Cloud Security and Configuration Management
Cloud infrastructure introduces security complexity that exceeds what most security teams can monitor manually. AI agents continuously scan cloud configurations across AWS, Azure, GCP, and other providers, comparing actual configurations against security benchmarks like CIS Controls and organizational policies. They detect publicly exposed storage buckets, overly permissive network rules, unencrypted data stores, and misconfigured identity policies that create attack opportunities. When a misconfiguration is detected, the agent either remediates it automatically for well-understood issues or alerts the responsible team with specific remediation guidance for more complex situations.
Container and workload security agents monitor the runtime behavior of containerized applications, detecting anomalous process execution, unexpected network connections, file system modifications, and privilege escalation attempts that indicate a compromised container. They maintain behavioral baselines for each workload type and alert on deviations that suggest exploitation, cryptomining, or lateral movement.
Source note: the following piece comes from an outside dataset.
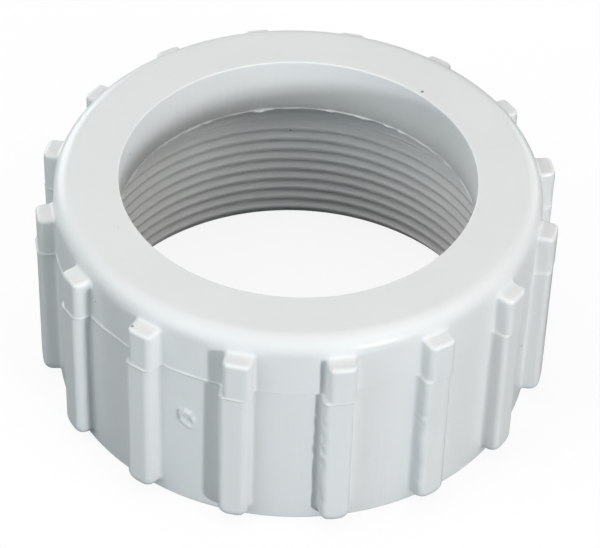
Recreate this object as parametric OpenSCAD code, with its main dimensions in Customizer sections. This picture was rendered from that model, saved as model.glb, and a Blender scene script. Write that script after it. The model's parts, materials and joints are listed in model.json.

For organizations running thousands of containers across multiple clusters, this automated behavioral monitoring provides security visibility that manual inspection cannot achieve.
Cybersecurity is one of the highest-value AI agent applications because the volume and speed of threats exceeds human capacity, and the cost of missed threats is severe. Start with alert triage and incident response automation to reduce analyst burnout and improve response times, then expand to proactive threat hunting and vulnerability management as the security team builds confidence in agent capabilities.